Reacting to safety (and aesthetic) concerns, the United States Department of Agriculture, which supplies school lunches, told schools they can opt out of buying the product beginning this fall. Stringer asked New York to follow school districts in Miami, Los Angeles and Memphis, which have already committed to eliminating ammonia-treated beef.
“Kids would say its gross, parents would say this is an outrage," Stringer said. "I would say this is not good public health policy.”
But because he said he didn’t know how much of the product, if any, is served in the schools, the call from Stringer seemed to be about urging transparency from the D.O.E as much as railing against the product itself.
“When you ask them this information by the time you get it, it’s months later," he said. "We’re hoping that by having this event today, and showing the strength of the different organizations and parents that have concerns about this, that they will respond to it.”
But Stringer, a frequent critic of the department, added he was not “chastising” or “being antagonistic” toward the department. In fact, in asking the department to comply with his request, Stringer’s letter gave the D.O.E. some wiggle room.
“If there are legitimate barriers to an immediate removal related to vendor contracts or other logistical concerns—and DOE can clearly articulate those concerns—then a more deliberate approach may be warranted,” it said.

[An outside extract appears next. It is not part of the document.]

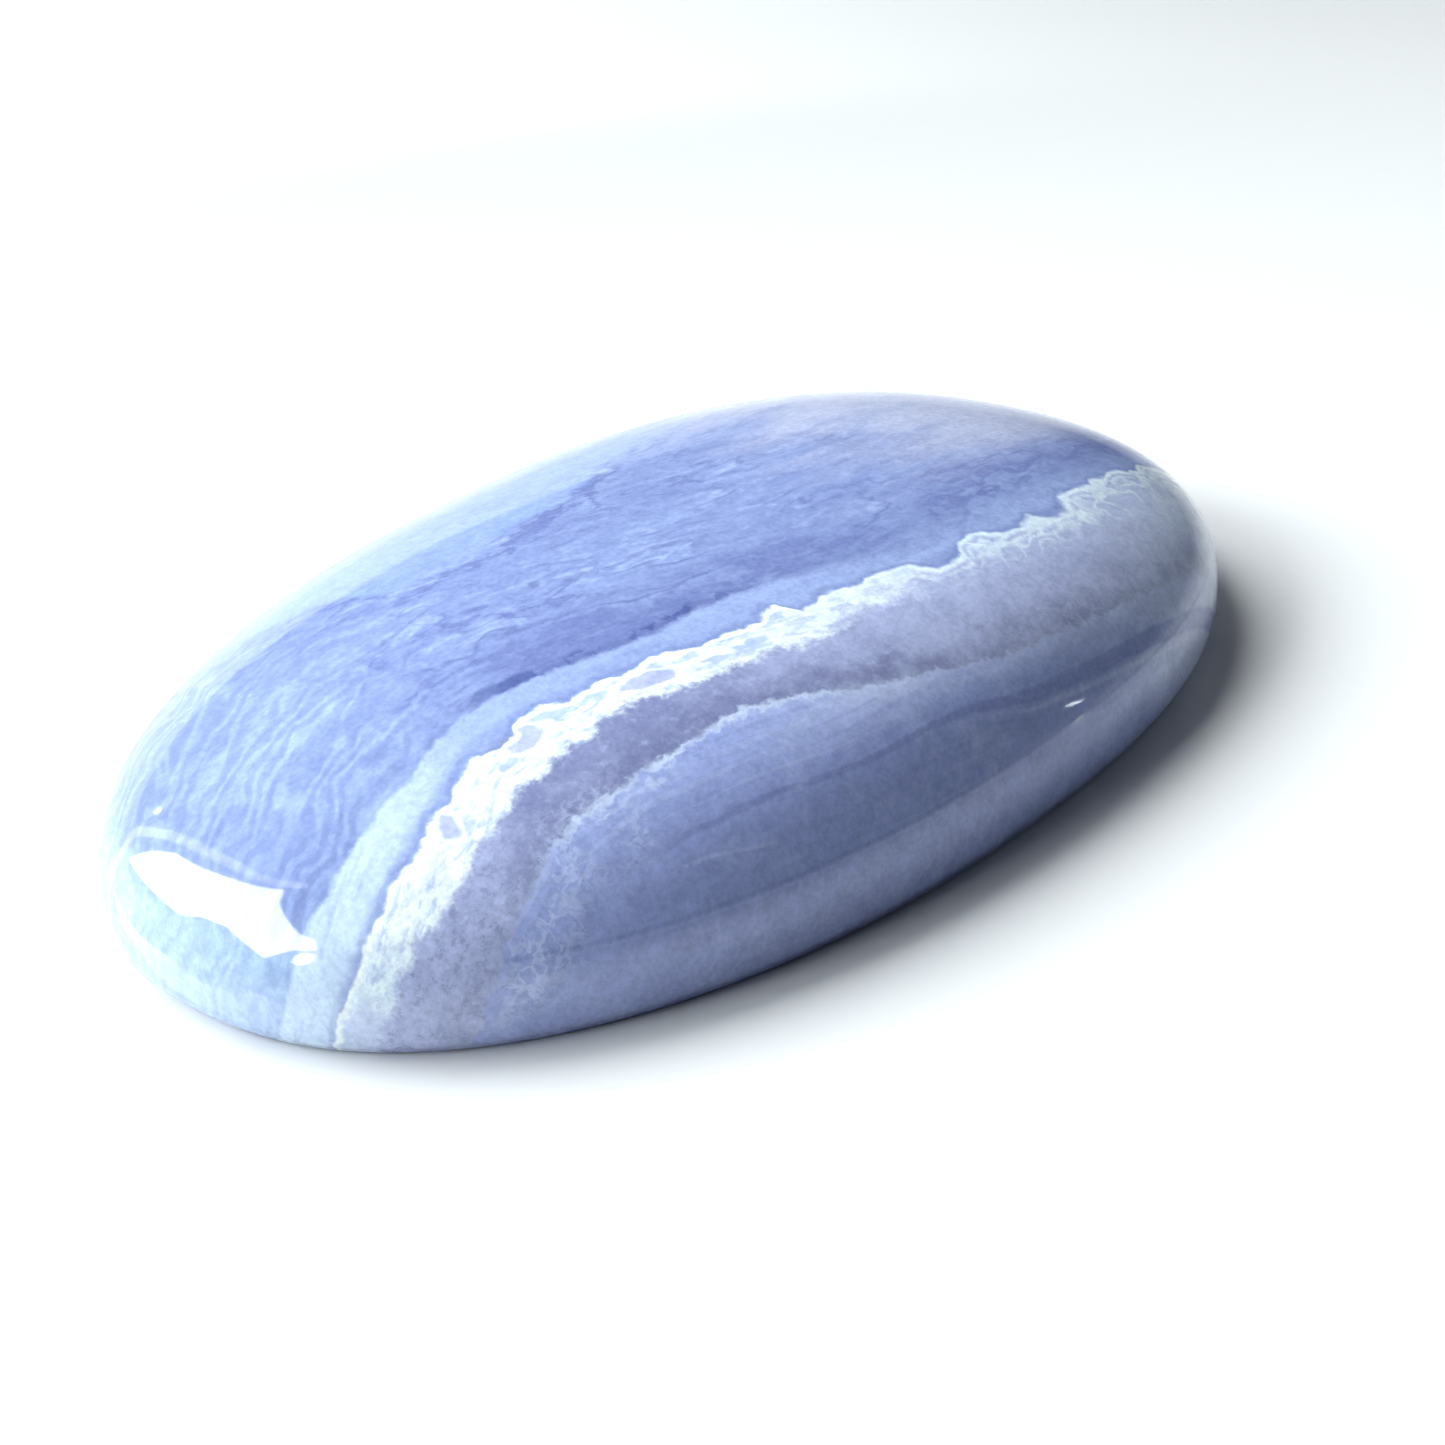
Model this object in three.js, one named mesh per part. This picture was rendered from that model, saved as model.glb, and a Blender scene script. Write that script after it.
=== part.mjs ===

Layla Law-Gisiko, education chair of Manhattan’s Community Board 5 and parent to two elementary school children, spoke to media afterward.
“They do eat school lunch,” she said of her children. “So they have their share of pink slime in their bodies.”
She said she was in denial before realizing the additive was actually served in schools. If cost was a factor, she recommended schould adopt an all-vegetarian diet.
“You can feed children without giving them high fat, high ammonia, high salt food,” Law-Gisiko said. “You don’t have to give them meat every day.”
D.O.E. spokeswoman Marge Feinberg issued the following response to the press conference: "We spoke to the USDA and urged them to change their policy, which we are gratified that they did by giving school districts the option to eliminate it. We are in the process of phasing this out and will eliminate it entirely in September."